I was intrigued to see that Google has changed the country identification for Palestine from “Palestine territories” to just “Palestine.” A subtle but serious hint that the company recognizes Palestine’s right to independent statehood.
I was sort of mystified, however, by John Gruber’s observation that the “I’m Feeling Lucky” button in the BBC’s screenshots instead show the text “stroke of luck.” It would be one thing to learn that the phrase is localized to various regional English dialects around the world, but in my brief tests I have yet to find a single other English Google site where the button text is altered. I also find it very strange that the button text in the screenshot is lowercased. It’s literally “stroke of luck” and not “Stroke of Luck” as one would expect, to fit in with both conventional UI design and with the rest of Google’s UI.
Looking closer, I see the standard “Google Search” button shows up as “Google search a”, and the “About Google” link at the bottom says (I think): “Never you like to know about Google.”
I am inclined to think that the source of the screenshot is the Palestinian Google home page translated automatically to some dialect of English by an automatic translation service (perhaps Google, itself). I don’t think Google has adopted “Stroke of Luck” as part of its revamping of the Palestine Google home page.
Looking into this got me interested in trying out the “I’m Feeling Lucky” button for the first time in many years. I returned to my native English www.google.com where, the text still reads “I’m Feeling Lucky,” but funnily enough you can’t actually use the button to meaningfully achieve what it used to: jumping to the one presumably most-relevant result for your search. Why? Because the moment you type any text in the search field, a prerequisite for using the “I’m Feeling Lucky” button, the entire UI of Google’s famously simple home page shifts dynamically to a completion-list-oriented UI. The lucky button is long gone. Look carefully, and you’ll see there are now “I’m Feeling Lucky” links next to each completion-list result, but these are only visible if you arrow-select, or hover your mouse over the item in the list.

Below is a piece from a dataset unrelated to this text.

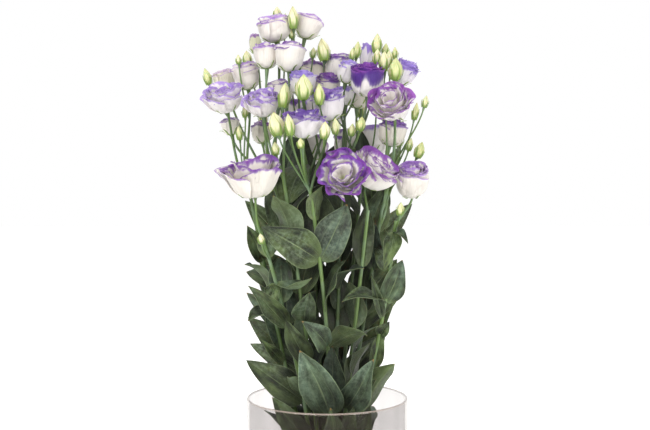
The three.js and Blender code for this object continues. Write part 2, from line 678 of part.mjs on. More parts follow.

So what is the point of the “I’m Feeling Lucky” button on Google’s home page? You can only click it before you’ve bothered to type anything. On the Palestinian Google home page, clicking the button takes you to Google’s doodles page. But on the American Google home page, merely hovering a mouse cursor over it will change its text to something even more whimsical: “I’m Feeling Wonderful,” “I’m Feeling Stellar,” or “I’m Feeling Puzzled,” for example. Thereafter, hovering over the button Click one of these and you’ll be shuttled off to some vaguely appropriate internet destination.
The “I’m Feeling Lucky” button hasn’t, to my knowledge, been changed to “stroke of luck” in any regional version of Google’s home page. It has, however, been changed into a useless button whose behavior has no relevance to the original “most-relevant result” behavior. It’s just a piece of useless junk on Google’s otherwise still admirably minimalist home page.
Update: Matthew Panzarino commented on Twitter that the dynamic removal of the button is caused by the Google Instant feature, which users can turn off to restore traditional functionality. To Google’s credit, the preference can even be selected without logging in to a user account. However, given that the traditional behavior of the button now works only in a non-standard, user-customized configuration, I think it would best be ejected from the home page.